Two-phase Locking (2PL)

4 minute read

Optimistic vs Pessimistic concurrency control
Optimistic
- Low contention on shared objects
- Retries and roll back (might incur overhead if highly contended data objects); application side logic
Pessimistic
- Acquire locks on required objects for exclusive access then do the operations

2PL is Pessimistic

Race conditions

Multiple clients may simultaneously write to the database, overwriting one another’s modifications.
Data that has only been partially updated may be seen by a client and can be confusing.
Race conditions among clients can result in unexpected bugs.

A transaction is a means for an application to logically unite multiple reads and writes
If a transaction fails, it is safe to retry
An application can handle errors considerably more quickly with transactions since partial failure — when some operations succeed, and others fail — is not a concern.

We use isolation to separate concurrently running transactions from one another, making it impossible for them to be interdependent
The ability of each transaction to act as though it is the only one currently active throughout the whole database is known as serializability

The lock manager checks for conflicts in locks acquiring, against incoming operation request and the already set locks by the running operations
- The lock manager also sends the approved operations to the database manager for its executions and saves the record of the acquired locks for further conflict lookups till the operation completes
The lock manager can’t release any lock for any operation until the database manager has marked that operation completed (abort or committed) and notified the lock manager
- This rule ensures that the database manager performs operations on a data item in the same order that the scheduler sends them
The lock manager will not allow any transaction to acquire any more locks for any data item once it has released even a single lock

Shared lock
- Lock shared by multiple transactions reading data from an object in the db
- Known as read-only lock, since transactions can only read the object by acquiring this lock and can’t update it
Exclusive lock
- An exclusive lock allows a single transactions to read and write from an object in the database
- No two transactions are allowed to interact with the same object simultaneously

2PL must have shared lock for reading.
- The only limitation is if there is already an exclusive lock placed on the object, the transactions trying to access that object must wait for the completion (commit or abort) of the previous transaction.
Exclusive lock for writing
- If the object already has a lock placed on it, either shared or exclusive, the transaction must wait until the previous transaction finishes, since this phase doesn’t allow more than one transaction to hold the lock for the same object
Lock upgrade - a transaction needs to upgrade its lock from shared to exclusive if it reads and then writes an object.

A db that supports transactions
- MySQL, PostgresQL
A lock manager
- central managing component for all the locking and unlocking approvals
- Once a transaction requests a lock, the lock manager must be able to look into its table of existing locks for a match. If found, it must also queue the new requests to entertain them afterward, in the designated way.

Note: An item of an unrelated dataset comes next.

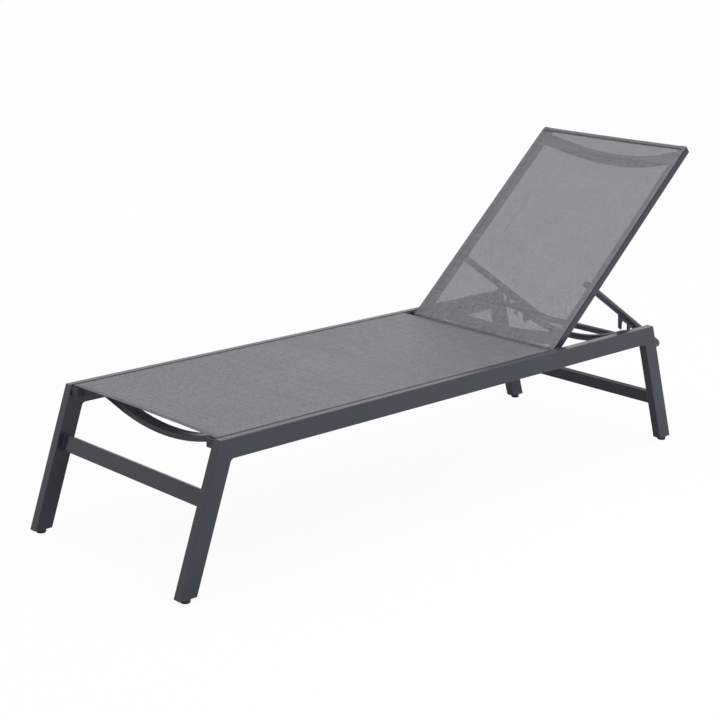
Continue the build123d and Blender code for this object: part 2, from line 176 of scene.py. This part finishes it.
# Stitches along the hems: their size, how high they stand in radii, the rings of points that
# shape them at shares of their length and radius, and the thread's twist, drawn as dark and light
# bands: painted shade in its grooves and painted light on its ridges
STITCH_LENGTH = 0.0030
STITCH_GAP = 0.0014
STITCH_RADIUS = 0.0003
STITCH_RISE = 0.5
STITCH_SIDES = 5
STITCH_RINGS = ((-0.5, 0.4), (-0.3, 1.0), (0.3, 1.0), (0.5, 0.4))
TWIST_SCALE = 900.0
TWIST_BEND = 1.0

# Edgings: flat black strips beside the seat sling and round black cords beside the back sling,
# dark things put where the rails' slots and edges cast a shadow line, which is painted shadow,
# and where they lie by the slings' edges
EDGING_SIDES = 10
EDGING_ROWS = 40
STRIP_IN = 0.0007
STRIP_RISE = 0.0001
STRIP_WIDE = 0.0030
STRIP_HIGH = 0.0006
CORD_RADIUS = 0.0010
CORD_RISE = 0.0001
CORD_OUT = 0.0009
CORD_END = 0.004

# Weld beads: their size, ripple and tips, the part of the radius that is sunk in, how close to a
# tube's end a point counts as on it, and the digits that tell an outline's points apart
BEAD_RADIUS = 0.0016
BEAD_SIDES = 6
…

A Graph is generated using transactions
A cycle means a deadlock
The DBMS will choose a victim transaction to roll back when it notices a deadlock to break the loop.
When choosing a victim, there are many transaction properties to consider
1. By age (newest or oldest timestamp)
2. In order of query execution progress (least/most)
3. Based on the number of locked objects
4. Based on the number of transactions, we need to roll back along with it
5. The number of times a transaction has previously been restarted

If another transaction currently holds the lock when a transaction tries to acquire it, we must take some action to avoid a deadlock. In general, to prevent a deadlock, the lock manager checks whether or not adding a new lock request results in a deadlock, if it does, it simply does not execute that transaction
While waiting for a lock, a transaction can take only one direction—wait or abort. There are some specific schemes to achieve deadlock prevention. They operate based on the timestamps assigned to the transactions, defining priorities, e.g., older means higher priority.
- Wait-Die (“Old waits for Young”)-
- Wound-Wait (“Young waits for Old)
  - Wound-wait can provide low latency for high-priority transactions because they don’t have to wait for completion for lower-priority transactions
  - However, it comes at the cost of wasted computation, which happens when an aborting transaction throws away its work and re-does it later.
  - When a transaction restarts, its old timestamp becomes its (new) priority

Poor throughput and high query response time
- Reduced concurrency - one transaction has to wait for the preceding one to finish
Unlimited transaction time by databases
- Might cause starvation if one transaction is taking forever
Unstable latencies
- It might just take one slow transaction or a transaction that accesses numerous objects and acquire multiple locks simultaneously to clog the whole transaction pipeline
Frequent deadlocks
- More frequent in 2PL
- Bottleneck - retries
2PL is sufficient to ensure conflict serializability on its own. It creates schedules with an acyclic precedence graph. However, it is vulnerable to cascade aborts, which occur when one transaction fails, and the application must roll another back, causing a lot of wasted resources and effort.